De manière générale, trois grandes caractéristiques des composés chimiques peuvent être utilisées pour réaliser des séparations HPLC, à savoir :

  • Polarité
  • Charge électrique
  • Taille moléculaire

Tout d’abord, examinons la polarité et les deux principaux modes de séparation qui exploitent cette caractéristique : la chromatographie en phase normale et la chromatographie en phase inverse.

Séparations basées sur la polarité

La structure, l’activité et les caractéristiques physico-chimiques d’une molécule sont déterminées par la disposition des atomes qui la composent et les liaisons qui les unissent. Au sein d’une molécule, on appelle « groupe fonctionnel » une disposition spécifique de certains atomes responsable de propriétés particulières et de réactions chimiques prévisibles. Cette structure détermine souvent si la molécule est polaire ou apolaire (non polaire). Les molécules organiques sont triées en classes en fonction du ou des principaux groupes fonctionnels qu’elles contiennent. Dans le cadre d’un mode de séparation basé sur la polarité, la rétention chromatographique relative des différents types de molécules est en grande partie déterminée par la nature et la position de ces groupes fonctionnels. Comme le montre la figure P, les classes de molécules peuvent être classées en fonction de leur rétention relative dans une gamme ou un spectre de polarité chromatographique allant de très polaire à très apolaire.

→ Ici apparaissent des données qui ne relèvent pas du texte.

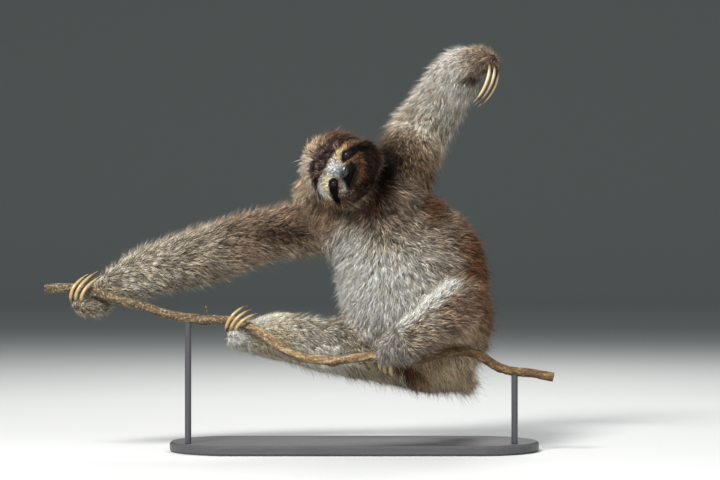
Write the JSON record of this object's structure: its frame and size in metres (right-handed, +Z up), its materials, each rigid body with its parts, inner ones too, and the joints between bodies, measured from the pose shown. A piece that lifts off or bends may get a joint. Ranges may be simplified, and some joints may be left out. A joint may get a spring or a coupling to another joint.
{
  "type": "three-toed sloth",
  "caption": "Life-size sloth with long shaggy limbs, clinging to a cut length of vine with an arm raised, on a flat base with upright rods.",
  "frame": {"origin": "under the middle of the whole model's box, on the level that the stand's base rests on", "axes": "+Z up; +X towards the sloth's left side, where the raised arm and the right-hand end of the vine are; -Y the way the sloth's chest and face look"},
  "size_m": [0.7064, 0.2396, 0.5693],
  "materials": {
    "coat": "coarse dry shaggy hair, grey-beige with a cream belly, brown throat and shoulders and a pale face mask with dark eye stripes",
    "claw": "smooth ivory horn with a slight gloss, browner at the root",
    "eye": "wet near-black brown",
    "nose": "moist blue-black pebbled skin",
    "vine": "rough tan-brown bark with ridges and small knobs, paler cut ends",
    "stand_base": "board painted satin charcoal",
    "stand_rod": "round steel rod, satin black paint"
  },
  "bodies": {
    "root": {"head": "coat", "neck": "coat", "trunk": "coat", "tail": "coat", "upper_arm_left": "coat", "forearm_left": "coat", "hand_left": "coat", "upper_arm_right": "coat", "forearm_right": "coat", "hand_right": "coat", "thigh_left": "coat", "shin_left": "coat", "foot_left": "coat", "thigh_right": "coat", "shin_right": "coat", "foot_right": "coat", "eye_left": "eye", "eye_right": "eye", "nose": "nose", "claw_hand_left_1": "claw", "claw_hand_left_2": "claw", "claw_hand_left_3": "claw", "claw_hand_right_1": "claw", "claw_hand_right_2": "claw", "claw_hand_right_3": "claw", "claw_foot_left_1": "claw", "claw_foot_left_2": "claw", "claw_foot_left_3": "claw", "claw_foot_right_1": "claw", "claw_foot_right_2": "claw", "claw_foot_right_3": "claw", "vine": "vine", "stand_base": "stand_base", "stand_rod_1": "stand_rod", "stand_rod_2": "stand_rod"}
  },
  "joints": []
}
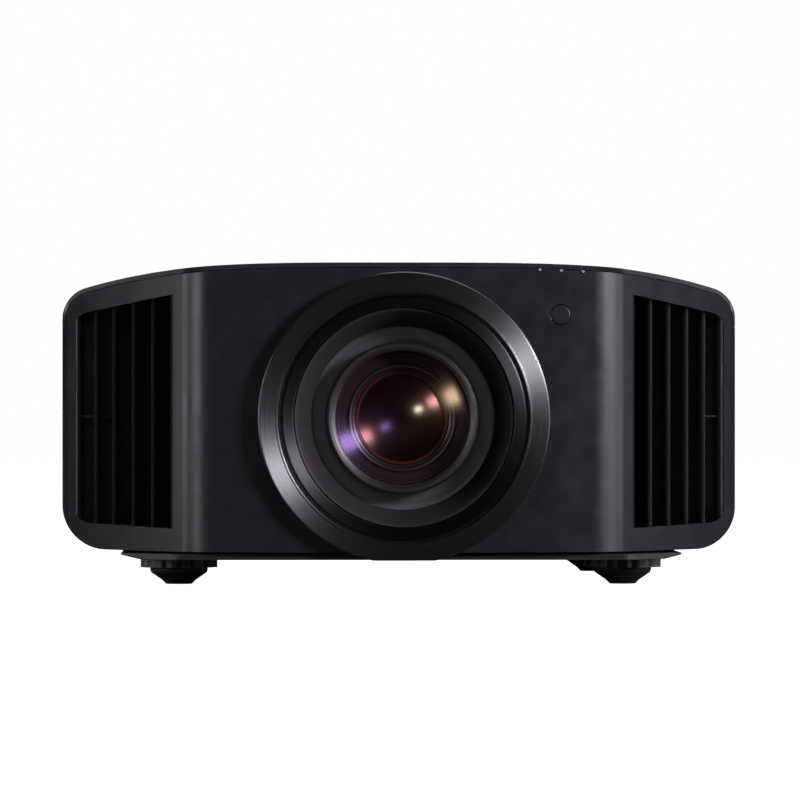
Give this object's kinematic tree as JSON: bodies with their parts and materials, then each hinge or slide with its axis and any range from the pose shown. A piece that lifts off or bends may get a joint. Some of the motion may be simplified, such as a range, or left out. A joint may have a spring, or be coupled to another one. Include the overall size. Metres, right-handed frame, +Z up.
{
  "type": "home projector",
  "caption": "Wide low home projector with a large recessed lens in the middle, swept vents on both wings, a crowned cover and screw feet.",
  "frame": {"origin": "on the floor under the middle of the case", "axes": "+Z up, the lens looks along -Y, +X to the right of someone facing the lens"},
  "size_m": [0.5, 0.518, 0.234],
  "materials": {
    "case": "satin blue-black moulded plastic with a very fine grain",
    "pan": "black painted sheet",
    "grille": "black moulded plastic",
    "trim": "black anodised turned aluminium",
    "dark": "dull black plastic",
    "glass": "coated lens glass",
    "lamp": "pale light guide",
    "rubber": "black foot",
    "alloy": "plain alloy",
    "steel": "ground steel",
    "brass": "machined brass",
    "board": "circuit board",
    "socket": "plated shell",
    "gear": "natural nylon"
  },
  "bodies": {
    "case": {"base_pan": "pan", "front_panel": "case", "top_cover": "case", "rear_panel": "case", "vent_grille_left": "grille", "vent_grille_right": "grille", "lens_bezel": "trim", "bezel_inner_ring": "trim", "lens_recess_cone": "dark", "ir_window": "dark", "led_left": "lamp", "led_middle": "lamp", "led_right": "lamp", "lens_mount_frame": "alloy", "vertical_motor": "alloy", "light_engine": "dark", "light_source": "alloy", "heat_sink": "alloy", "main_board": "board", "power_supply": "alloy", "exhaust_fan_frame_left": "dark", "exhaust_fan_frame_right": "dark", "hdmi_socket_1": "socket", "hdmi_socket_2": "socket", "lan_socket": "socket", "serial_socket": "socket", "mains_inlet": "dark"},
    "vertical_stage": {"vertical_carriage": "alloy", "horizontal_motor": "alloy"},
    "horizontal_stage": {"horizontal_carriage": "alloy", "lens_barrel": "dark", "lens_shroud": "dark", "focus_motor": "alloy", "zoom_motor": "alloy"},
    "focus_group": {"focus_barrel": "dark", "front_glass": "glass"},
    "focus_ring": {"focus_ring": "gear"},
    "focus_pinion": {"focus_pinion": "brass"},
    "zoom_ring": {"zoom_ring": "gear"},
    "zoom_pinion": {"zoom_pinion": "brass"},
    "zoom_group": {"zoom_cell": "dark", "zoom_glass": "glass"},
    "vertical_screw": {"vertical_lead_screw": "steel"},
    "horizontal_screw": {"horizontal_lead_screw": "steel"},
    "fan_left": {"exhaust_fan_rotor_left": "dark"},
    "fan_right": {"exhaust_fan_rotor_right": "dark"},
    "filter": {"filter_cassette": "grille"},
    "foot_stud_front_left": {"foot_stud_front_left": "rubber"},
    "foot_dial_front_left": {"foot_dial_front_left": "rubber"},
    "foot_stud_front_right": {"foot_stud_front_right": "rubber"},
    "foot_dial_front_right": {"foot_dial_front_right": "rubber"},
    "foot_stud_rear_left": {"foot_stud_rear_left": "rubber"},
    "foot_dial_rear_left": {"foot_dial_rear_left": "rubber"},
    "foot_stud_rear_right": {"foot_stud_rear_right": "rubber"},
    "foot_dial_rear_right": {"foot_dial_rear_right": "rubber"},
    "power_button": {"power_button": "grille"},
    "input_button": {"input_button": "grille"},
    "menu_button": {"menu_button": "grille"},
    "back_button": {"back_button": "grille"},
    "ok_button": {"ok_button": "grille"}
  },
  "joints": [
    {"name": "lens_shift_vertical", "type": "slide", "parent": "case", "child": "vertical_stage", "axis": [0, 0, 1], "range_m": [-0.0086, 0.0086]},
    {"name": "lens_shift_horizontal", "type": "slide", "parent": "vertical_stage", "child": "horizontal_stage", "axis": [1, 0, 0], "range_m": [-0.0066, 0.0066]},
    {"name": "vertical_screw_turn", "type": "hinge", "parent": "case", "child": "vertical_screw", "pos_m": [0.088, -0.096, 0.0406], "axis": [0, 0, 1], "range_deg": [-775, 775]},
    {"name": "horizontal_screw_turn", "type": "hinge", "parent": "vertical_stage", "child": "horizontal_screw", "pos_m": [0.02, -0.107, 0.0661], "axis": [1, 0, 0], "range_deg": [-595, 595]},
    {"name": "focus_turn", "type": "hinge", "parent": "horizontal_stage", "child": "focus_ring", "pos_m": [0, -0.167, 0.1216], "axis": [0, -1, 0], "range_deg": [-60, 60]},
    {"name": "focus_travel", "type": "slide", "parent": "horizontal_stage", "child": "focus_group", "axis": [0, -1, 0], "range_m": [-0.0021, 0.0021]},
    {"name": "focus_pinion_turn", "type": "hinge", "parent": "horizontal_stage", "child": "focus_pinion", "pos_m": [0.06755, -0.167, 0.1606], "axis": [0, -1, 0], "range_deg": [-245, 245]},
    {"name": "zoom_turn", "type": "hinge", "parent": "horizontal_stage", "child": "zoom_ring", "pos_m": [0, -0.141, 0.1216], "axis": [0, -1, 0], "range_deg": [-45, 45]},
    {"name": "zoom_travel", "type": "slide", "parent": "horizontal_stage", "child": "zoom_group", "axis": [0, -1, 0], "range_m": [-0.0061, 0.0061]},
    {"name": "zoom_pinion_turn", "type": "hinge", "parent": "horizontal_stage", "child": "zoom_pinion", "pos_m": [-0.06755, -0.141, 0.1606], "axis": [0, -1, 0], "range_deg": [-185, 185]},
    {"name": "fan_spin_left", "type": "hinge", "parent": "case", "child": "fan_left", "pos_m": [-0.19, -0.118, 0.125], "axis": [0, -1, 0], "continuous": true},
    {"name": "fan_spin_right", "type": "hinge", "parent": "case", "child": "fan_right", "pos_m": [0.19, -0.118, 0.125], "axis": [0, -1, 0], "continuous": true},
    {"name": "foot_travel_front_left", "type": "slide", "parent": "case", "child": "foot_stud_front_left", "axis": [0, 0, -1], "range_m": [0, 0.005]},
    {"name": "foot_turn_front_left", "type": "hinge", "parent": "foot_stud_front_left", "child": "foot_dial_front_left", "pos_m": [-0.163, -0.177, 0.0122], "axis": [0, 0, -1], "range_deg": [0, 1445]},
    {"name": "foot_travel_front_right", "type": "slide", "parent": "case", "child": "foot_stud_front_right", "axis": [0, 0, -1], "range_m": [0, 0.005]},
    {"name": "foot_turn_front_right", "type": "hinge", "parent": "foot_stud_front_right", "child": "foot_dial_front_right", "pos_m": [0.163, -0.177, 0.0122], "axis": [0, 0, -1], "range_deg": [0, 1445]},
    {"name": "foot_travel_rear_left", "type": "slide", "parent": "case", "child": "foot_stud_rear_left", "axis": [0, 0, -1], "range_m": [0, 0.005]},
    {"name": "foot_turn_rear_left", "type": "hinge", "parent": "foot_stud_rear_left", "child": "foot_dial_rear_left", "pos_m": [-0.163, 0.175, 0.0122], "axis": [0, 0, -1], "range_deg": [0, 1445]},
    {"name": "foot_travel_rear_right", "type": "slide", "parent": "case", "child": "foot_stud_rear_right", "axis": [0, 0, -1], "range_m": [0, 0.005]},
    {"name": "foot_turn_rear_right", "type": "hinge", "parent": "foot_stud_rear_right", "child": "foot_dial_rear_right", "pos_m": [0.163, 0.175, 0.0122], "axis": [0, 0, -1], "range_deg": [0, 1445]},
    {"name": "power_button_press", "type": "slide", "parent": "case", "child": "power_button", "axis": [0, -1, 0], "range_m": [0, 0.0012], "stiffness_N_per_m": 600, "springref_m": -0.0008},
    {"name": "input_button_press", "type": "slide", "parent": "case", "child": "input_button", "axis": [0, -1, 0], "range_m": [0, 0.0012], "stiffness_N_per_m": 600, "springref_m": -0.0008},
    {"name": "menu_button_press", "type": "slide", "parent": "case", "child": "menu_button", "axis": [0, -1, 0], "range_m": [0, 0.0012], "stiffness_N_per_m": 600, "springref_m": -0.0008},
    {"name": "back_button_press", "type": "slide", "parent": "case", "child": "back_button", "axis": [0, -1, 0], "range_m": [0, 0.0012], "stiffness_N_per_m": 600, "springref_m": -0.0008},
    {"name": "ok_button_press", "type": "slide", "parent": "case", "child": "ok_button", "axis": [0, -1, 0], "range_m": [0, 0.0012], "stiffness_N_per_m": 600, "springref_m": -0.0008},
    {"name": "filter_pull", "type": "slide", "parent": "case", "child": "filter", "axis": [0, 1, 0], "range_m": [0, 0.045]}
  ],
  "couplings": [
    {"joint": "vertical_screw_turn", "follows": "lens_shift_vertical", "rad_per_m": 1570.8},
    {"joint": "horizontal_screw_turn", "follows": "lens_shift_horizontal", "rad_per_m": 1570.8},
    {"joint": "focus_travel", "follows": "focus_turn", "m_per_rad": 0.0019099},
    {"joint": "focus_pinion_turn", "follows": "focus_turn", "ratio": -4},
    {"joint": "zoom_travel", "follows": "zoom_turn", "m_per_rad": 0.0076394},
    {"joint": "zoom_pinion_turn", "follows": "zoom_turn", "ratio": -4},
    {"joint": "foot_turn_front_left", "follows": "foot_travel_front_left", "rad_per_m": 5026.5},
    {"joint": "foot_turn_front_right", "follows": "foot_travel_front_right", "rad_per_m": 5026.5},
    {"joint": "foot_turn_rear_left", "follows": "foot_travel_rear_left", "rad_per_m": 5026.5},
    {"joint": "foot_turn_rear_right", "follows": "foot_travel_rear_right", "rad_per_m": 5026.5}
  ]
}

Figure P : Spectre de polarité chromatographique par groupe fonctionnel d’analyte

L’eau (une petite molécule avec un moment dipolaire élevé) est un composé polaire. Le benzène (un hydrocarbure aromatique) est un composé apolaire. Les molécules de polarité chromatographique similaire ont tendance à s’attirer réciproquement ; celles de polarité différente présentent une attraction beaucoup plus faible, voire inexistante, et peuvent même se repousser. C’est sur ce principe que se fondent les modes de séparation chromatographique basés sur la polarité.

Pour le présenter autrement, songez à cette analogie familière : l’huile (apolaire) et l’eau (polaire) ne se mélangent pas. Contrairement au magnétisme, où les pôles opposés s’attirent, les séparations chromatographiques basées sur la polarité reposent sur l’attraction plus forte entre les composés semblables et l’attraction plus faible entre les opposés. Retenez ceci : en chromatographie basée sur la polarité, « les semblables s’attirent ».

Figure Q : La combinaison adéquate de phases mobile et stationnaire influe sur la séparation basée sur la polarité

Pour concevoir un système de séparation chromatographique (voir la figure Q), nous créons une concurrence entre les divers composés contenus dans l’échantillon en choisissant une phase mobile et une phase stationnaire de polarités différentes. Ainsi, les composés de l’échantillon dont la polarité est similaire à celle de la phase stationnaire (le matériau de remplissage de la colonne) seront retardés, car ils sont plus fortement attirés par les particules. Les composés dont la polarité est similaire à celle de la phase mobile seront davantage attirés par celle-ci et se déplaceront plus rapidement.

De cette façon, en fonction des différences d’attraction relative de chaque composé pour chaque phase, une séparation se crée par la modification des vitesses des analytes.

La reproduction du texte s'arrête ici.